Un exemple historique est le réseau autoroutier américain inter-états des années 1950. Il a favorisé une société beaucoup plus mobile et a profondément affecté l’économie. L’impact pour les camionneurs, les commerçants et les gestionnaires de stocks a été énorme. Par exemple, le temps de voyage entre Cleveland et New York a été réduit d’un tiers. Mais les autoroutes ont également présenté de toutes nouvelles opportunités qui n’existaient pas auparavant. De nouveaux motels, des stations-service et des restaurants ont été créés à travers tout le pays.
« Nous tentons d’étudier ce modèle dans les pays émergents. A partir de données historiques nous essayons d’identifier où ils en sont sur cette courbe en S », explique Frank.
▪ Quelles est l’origine des grandes courbes en S de l’économie aujourd’hui ? La croissance de la population en est une. Il a fallu plus d’un siècle pour que la population mondiale passe d’un milliard à deux milliards (à peu près de 1805 à 1927), mais seulement 40 ans pour passer de trois à six milliards (de 1960 à 2000).
« Il est intéressant de noter que dans les années 1970, la population mondiale était moitié moins nombreuse que ce qu’elle est aujourd’hui », souligne Frank. « La Chine et l’Inde n’étaient pas des acteurs déterminants au niveau mondial ». La Russie était derrière le Rideau de Fer. Désormais, tous ces pays se sont lancés dans la construction d’infrastructures et cela aura un effet aussi important que le réseau autoroutier aux Etats-Unis.
Aujourd’hui, nous nous trouvons au milieu de courbes semblables de la demande dans le secteur automobile, l’électricité, l’acier, le pétrole, etc…
Un moyen de se représenter un modèle de courbe en S est de penser à l’eau. En effet, l’eau peut être à l’état solide, liquide ou gazeux. A une certaine température, de grands bouleversements ont lieu et l’eau change d’état. « Même chose avec la démographie, la consommation ou le PIB par habitant », poursuit Frank. A un certain point, des changements essentiels ont lieu et on se retrouve sur la partie fortement pentue de la courbe en S.
La politique gouvernementale joue un rôle essentiel dans cette analyse et Frank y fait souvent référence. L’Etat est un précurseur du changement. « La Chine est passée d’un pays communiste à un pays socialiste qui se dirige doucement vers le capitalisme », observe-t-il. La courbe en S en Chine a commencé avec Deng Xiaoping et l’ouverture du pays. Le plus grand transfert immobilier au monde a eu lieu lorsque la Chine a donné à ses citoyens des terrains.
« Cela a été très important », observe Frank, « même si ces baux sont pour 40-60 ans.

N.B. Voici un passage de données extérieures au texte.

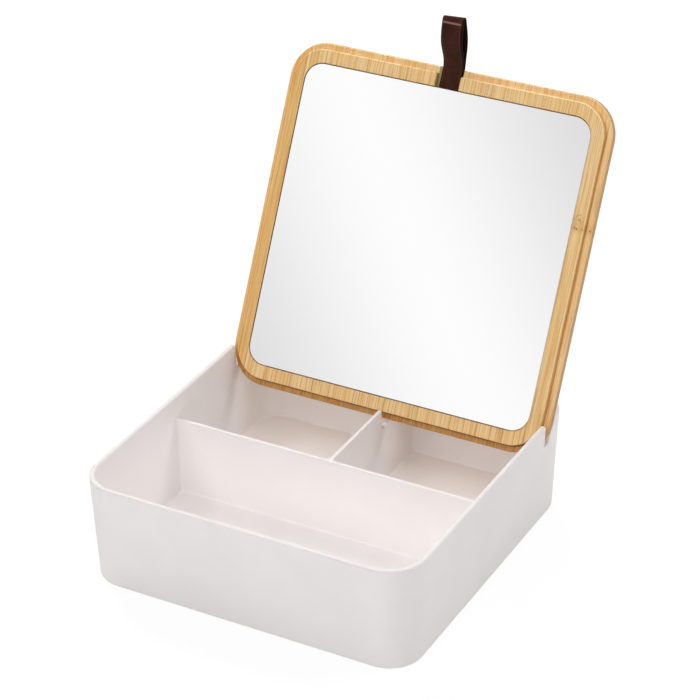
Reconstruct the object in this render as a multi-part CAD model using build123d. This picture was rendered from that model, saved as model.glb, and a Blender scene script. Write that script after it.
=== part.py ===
from build123d import *
from math import cos, radians, sin, sqrt, tan
import os

# Vanity box: a moulded tray with two dividers, and a bamboo lid with a mirror let into it.
# The lid is shown as it stands in use, on edge in the tray's slots and leaning back.
# Closed, it would lie on the rim with the mirror down and its step inside the walls.
# Frame: origin at the centre of the base, Z up, the front of the box looks along -Y.
# All sizes are in millimetres and degrees.

# Tray
tray_width = 200.0  # along X, at the rim
tray_depth = 200.0  # along Y, at the rim
tray_height = 62.8
corner_radius = 22.0  # outside corner at the rim
wall = 3.2
floor_thickness = 3.0
wall_draft = 2.5  # degrees, the walls narrow toward the base
base_round = 1.8  # outside, where the walls meet the underside
rim_round = 1.2

# Dividers, moulded with the tray
divider_height = 49.6
divider_thickness = 2.2  # at the top
divider_draft = 1.0  # degrees
divider_round = 0.7  # along the top edges
junction_round = 1.6  # where dividers and walls meet
floor_round = 1.2  # where they meet the floor
cross_divider_y = -1.1  # middle of the divider that runs left to right
rear_divider_x = 1.0  # middle of the divider that runs from it to the back

# Lid board
lid_fit = 0.65  # all round, between the lid's step and the inside of the rim
flange_thickness = 5.3
step_height = 3.4
arris = 0.6  # bevel that eases the board's edges

# Mirror and its recess
frame_sides = 7.0  # width of bamboo left beside the recess
frame_ends = 7.8  # and below and above it
mirror_play = 0.35  # between the glass and the wall of its recess
mirror_thickness = 2.0
mirror_corner = 11.0
mirror_chamfer = 0.3
mirror_below_step = 0.25

# Pull strap: one band folded double, both its tails held under the glass
strap_width = 12.6
strap_thickness = 1.2
strap_middle_x = -0.5
strap_tail = 14.0  # length held under the glass
strap_play = 0.2
tail_gap = 0.1  # between the two tails
notch_room = 1.7  # free width left of the strap, in the notch that lets it out
notch_round = 0.8

# The strap's loop, in the lid's own frame: its middle line runs straight from place to
# place, as (beyond the lid's top edge, out from between the tails), up the front leg, over
# the fold and down the back leg, with a bend of the given radius at each place.
front_exit = 0.5  # beyond the top edge, where the front leg leaves its tail's line
back_exit = 0.8
loop_places = [(4.9, 2.7), (17.6, 13.8), (31.8, 14.9), (19.2, 5.0)]
loop_radii = [12.0, 18.0, 2.0, 25.0]
exit_radius = 2.5

# Where the lid stands
lid_lean = 27.15  # degrees back from upright
lid_from_back = 39.4  # from its front bottom edge to the back of the rim
lid_sink = 19.5  # from the rim down to that edge
seat_gap = 0.25  # between the lid and what it stands on and leans on
slot_round = 1.0
lip_gap = 1.5  # between the lid and the divider's slot, in front and behind
slot_drop = 3.5  # the divider's slot lies this far below the lid, the side slots carry it

# What follows from the sizes above
rabbet = wall + lid_fit
step_width = tray_width - 2 * rabbet
step_depth = tray_depth - 2 * rabbet
recess_width = step_width - 2 * frame_sides
recess_height = step_depth - 2 * frame_ends
mirror_width = recess_width - 2 * mirror_play
mirror_height = recess_height - 2 * mirror_play
mirror_back = step_height - mirror_below_step - mirror_thickness
mirror_top = tray_depth / 2 + mirror_height / 2
groove_width = strap_width + 2 * strap_play
notch_width = groove_width + notch_room
notch_middle_x = strap_middle_x - notch_room / 2
strap_floor = mirror_back - 2 * strap_thickness - tail_gap
strap_middle = (mirror_back + strap_floor) / 2
strap_end = mirror_top - strap_tail
lid_foot_y = tray_depth / 2 - lid_from_back
lid_foot_z = tray_height - lid_sink
lean_cos = cos(radians(lid_lean))
lean_sin = sin(radians(lid_lean))
# In the lid's own frame X runs along the bottom edge, Y up the lid and Z out of its face.
lid_plane = Plane(
    origin=(0, lid_foot_y, lid_foot_z),
    x_dir=(1, 0, 0),
    z_dir=(0, -lean_cos, lean_sin),
)
beyond = tray_width + tray_depth  # long enough to pass through everything
above = 2 * tray_height  # well clear of the rim
same = 0.01  # two places closer than this are one


def wall_inset(height):
    """How far the outside of the tray lies inside its rim at a height."""
    return (tray_height - height) * tan(radians(wall_draft))


def drafted_block(foot, inset):
    """Block from a height up to the rim, narrowing downward, set in from the outside."""
    rim = RectangleRounded(
        tray_width - 2 * inset,
        tray_depth - 2 * inset,
        corner_radius - inset,
    )
    rim_plane = Plane.XY.offset(tray_height)
    block = extrude(rim_plane * rim, amount=foot - tray_height)
    walls = block.faces().sort_by(Axis.Z)[1:-1]
    return draft(walls, rim_plane, -wall_draft)


def divider_profile():
    """Section of a divider, from inside the floor to its top."""
    foot = floor_thickness / 2
    top_half = divider_thickness / 2
    foot_half = top_half + (divider_height - foot) * tan(radians(divider_draft))
    return Polygon(
        (-foot_half, foot),
        (foot_half, foot),
        (top_half, divider_height),
        (-top_half, divider_height),
        align=None,
    )


def dividers():
    """Both dividers, their ends and feet reaching into the middle of the walls and floor."""
    cross_plane = Plane(
        origin=(-beyond / 2, cross_divider_y, 0),
        x_dir=(0, 1, 0),
        z_dir=(1, 0, 0),
    )
    rear_plane = Plane(
        origin=(rear_divider_x, cross_divider_y, 0),
        x_dir=(-1, 0, 0),
        z_dir=(0, 1, 0),
    )
    cross = extrude(cross_plane * divider_profile(), amount=beyond)
    rear = extrude(rear_plane * divider_profile(), amount=beyond)
    return (cross + rear) & drafted_block(floor_thickness / 2, wall / 2)


def between(edge, low, high):
    """Whether an edge runs from one height to the other."""
    box = edge.bounding_box()
    return abs(box.min.Z - low) < same and abs(box.max.Z - high) < same


def is_junction(edge):
    """An edge that rises from the floor to a divider's top, where a divider ends."""
    return between(edge, floor_thickness, divider_height)


def is_floor_edge(edge):
    return between(edge, floor_thickness, floor_thickness)


def is_divider_top(edge):
    """A top edge of a divider, leaving out the short ones against the walls."""
    inset = wall + wall_inset(divider_height) + same
    inside_x = abs(edge.center().X) < tray_width / 2 - inset
    inside_y = abs(edge.center().Y) < tray_depth / 2 - inset
    return between(edge, divider_height, divider_height) and inside_x and inside_y


def lid_place(up, out):
    """Y and Z of a place on the standing lid."""
    y = lid_foot_y + up * lean_sin - out * lean_cos
    z = lid_foot_z + up * lean_cos + out * lean_sin
    return y, z


def lid_back_at(height):
    """Y of the standing lid's back face at a height."""
    up = (height - lid_foot_z + flange_thickness * lean_sin) / lean_cos
    return lid_place(up, -flange_thickness)[0]


def slot_cut(front, foot, gap_behind):
    """A cut along X, upright in front and leaning with the lid's back behind, open upward."""
    profile = Polygon(
        (front, foot),
        (lid_back_at(foot) + gap_behind / lean_cos, foot),
        (lid_back_at(above) + gap_behind / lean_cos, above),
        (front, above),
        align=None,
    )
    profile = fillet(profile.vertices().sort_by(Axis.Y)[:2], slot_round)
    return extrude(Plane.YZ * profile, amount=beyond / 2, both=True)


def side_slots():
    """The cuts in the two side walls that carry the lid and hold it at its lean."""
    inner_face = tray_width / 2 - wall - wall_inset(divider_height)
    past_corner = inner_face - tray_width / 2 + corner_radius
    corner_up = corner_radius - sqrt(corner_radius**2 - past_corner**2)
    front = lid_place(corner_up, 0)[0] - seat_gap
    foot = lid_place(corner_up, -flange_thickness)[1] - seat_gap
    return slot_cut(front, foot, seat_gap)


def divider_slot():
    """The cut in the rear divider that the lid's bottom edge hangs into."""
    foot = lid_place(0, -flange_thickness)[1] - slot_drop
    front = lid_place(rabbet, step_height)[0] - lip_gap
    return slot_cut(front, foot, lip_gap) & Box(tray_width / 2, beyond, beyond)


def tray():
    outside = drafted_block(0, 0)
    outside = fillet(outside.edges().group_by(Axis.Z)[0], base_round)
    shell = outside - drafted_block(floor_thickness, wall)
    shell = fillet(shell.edges().group_by(Axis.Z)[-1], rim_round)
    body = shell + dividers()
    body = fillet(body.edges().filter_by(is_junction), junction_round)
    body = fillet(body.edges().filter_by(is_floor_edge), floor_round)
    body = fillet(body.edges().filter_by(is_divider_top), divider_round)
    return body - side_slots() - divider_slot()


def slab(width, height, corner, low, high):
    """A rounded slab in the middle of the lid, from one depth to another."""
    plane = Plane.XY.offset(low)
    outline = Pos(0, tray_depth / 2) * RectangleRounded(width, height, corner)
    return extrude(plane * outline, amount=high - low)


def cut_up_the_lid(middle, width, low_end, high_end, depth):
    """A straight cut up the lid, from a depth out through its face."""
    plane = Plane.XY.offset(depth)
    outline = Pos(middle, (low_end + high_end) / 2) * Rectangle(width, high_end - low_end)
    return extrude(plane * outline, amount=beyond)


def is_notch_mouth(edge):
    """An edge of the notch where it opens through the outside of the step."""
    near_notch = abs(edge.center().X - notch_middle_x) < notch_width
    outside = abs(edge.center().Y - tray_depth + rabbet) < same
    return near_notch and outside


def lid_board():
    """Flange and step of one board, with the mirror's recess and the strap's way out."""
    flange = slab(tray_width, tray_depth, corner_radius, -flange_thickness, 0)
    faces = flange.edges().group_by(Axis.Z)
    flange = chamfer(faces[0] + faces[-1], arris)
    step = slab(step_width, step_depth, corner_radius - rabbet, 0, step_height)
    step -= cut_up_the_lid(notch_middle_x, notch_width, mirror_top, beyond, 0)
    mouth = step.edges().filter_by(Axis.Z).filter_by(is_notch_mouth)
    step = fillet(mouth, notch_round)
    step = chamfer(step.edges().group_by(Axis.Z)[-1], arris)
    corner = mirror_corner + mirror_play
    recess = slab(recess_width, recess_height, corner, mirror_back, beyond)
    groove = cut_up_the_lid(strap_middle_x, groove_width, strap_end, beyond, strap_floor)
    return flange + step - recess - groove


def mirror_glass():
    front = mirror_back + mirror_thickness
    glass = slab(mirror_width, mirror_height, mirror_corner, mirror_back, front)
    return chamfer(glass.edges().group_by(Axis.Z)[-1], mirror_chamfer)


def pull_strap():
    """The leather band: two tails, one on the other, and the loop that joins them."""
    tail = (tail_gap + strap_thickness) / 2
    path = FilletPolyline(
        (strap_end - tray_depth, tail),
        (front_exit, tail),
        *loop_places,
        (back_exit, -tail),
        (strap_end - tray_depth, -tail),
        radius=[exit_radius, *loop_radii, exit_radius],
    )
    profile = Pos(tray_depth, strap_middle) * trace(path, strap_thickness)
    band = extrude(Plane.YZ * profile, amount=strap_width / 2, both=True)
    return Pos(strap_middle_x, 0, 0) * band


def in_place(piece):
    """A piece made in the lid's own frame, moved to where the lid stands."""
    return Location(lid_plane) * piece


pieces = {
    "tray": tray(),
    "lid_board": in_place(lid_board()),
    "mirror_glass": in_place(mirror_glass()),
    "pull_strap": in_place(pull_strap()),
}
os.makedirs("parts", exist_ok=True)
for name, shape in pieces.items():
    export_step(shape, f"parts/{name}.step")
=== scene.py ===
from math import cos, radians, sin, tan

import bmesh
import bpy
from mathutils import Matrix, Vector


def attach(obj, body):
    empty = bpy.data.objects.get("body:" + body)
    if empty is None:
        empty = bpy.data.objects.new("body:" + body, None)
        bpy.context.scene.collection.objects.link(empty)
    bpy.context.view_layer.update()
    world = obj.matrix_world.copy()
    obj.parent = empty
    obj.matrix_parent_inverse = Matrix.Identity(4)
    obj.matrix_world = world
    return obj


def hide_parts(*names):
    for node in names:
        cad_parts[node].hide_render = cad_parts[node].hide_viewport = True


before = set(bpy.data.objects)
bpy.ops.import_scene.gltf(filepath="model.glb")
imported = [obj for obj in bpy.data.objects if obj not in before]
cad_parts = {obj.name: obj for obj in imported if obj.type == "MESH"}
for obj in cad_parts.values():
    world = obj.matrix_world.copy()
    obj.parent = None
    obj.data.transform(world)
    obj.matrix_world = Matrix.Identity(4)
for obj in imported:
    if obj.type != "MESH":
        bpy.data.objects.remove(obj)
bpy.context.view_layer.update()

# Vanity box: white moulded tray, bamboo lid with a mirror, dark leather pull.
# Metres and degrees, in the frame of the CAD model: Z up, the front looks along -Y.
MM = 0.001


def mm(*values):
    """Millimetres, as a list in metres."""
    return [value * MM for value in values]


# The standing lid. Its own frame is across, up from its foot, and out of its face.
LID_LEAN = 27.15
LID_FOOT = Vector((0.0, 60.6, 43.3)) * MM  # front bottom edge of its flange
LID_SIZE = 200.0 * MM
UP_THE_LID = Vector((0.0, sin(radians(LID_LEAN)), cos(radians(LID_LEAN))))
OUT_OF_LID = Vector((0.0, -cos(radians(LID_LEAN)), sin(radians(LID_LEAN))))

# The lid's step, its notch for the strap, and the mirror
STEP_HALF = 96.15 * MM
STEP_CORNER = 18.15 * MM
NOTCH_MIDDLE = -1.35 * MM
NOTCH_HALF = 7.35 * MM
MIRROR_HALF_WIDTH = 88.8 * MM
MIRROR_HALF_HEIGHT = 88.0 * MM
MIRROR_CORNER = 11.0 * MM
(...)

Parce que c’est un transfert de richesse en contrepartie duquel les Chinois ont pu emprunter, vendre et faire du commerce ».
Des libertés plus grandes ont conduit à la création d’une nouvelle classe moyenne. Aujourd’hui, la Chine possède le deuxième plus grand nombre de milliardaires au monde. « Ce ne sont pas des oligarques, comme en Russie », souligne Frank. « Ce sont des gens qui montent en fait des Pizza Hut ». Ce sont des entrepreneurs, qui lancent des entreprises et les font prospérer. « Qu’arrive-t-il lorsque 60 millions de personnes gagnent 100 000 $ par an ? Qu’est-ce que cela change ? »
Cela change beaucoup de choses. Cela signifie que beaucoup de gens veulent des climatiseurs, des voitures et des maisons. Cela signifie beaucoup plus de charbon, d’acier et de métaux. Le pouvoir de la télévision et de l’Internet aide à alimenter ce désir. « Tout le monde sur terre veut ce que nous possédons. Ils peuvent le voir. Et ils veulent ce rêve. Ils sont prêts à travailler 60 ou 70 heures par semaine pour y parvenir », explique Frank. « Ils ne tiennent pas de piquet de grève devant Wall Street, eux ».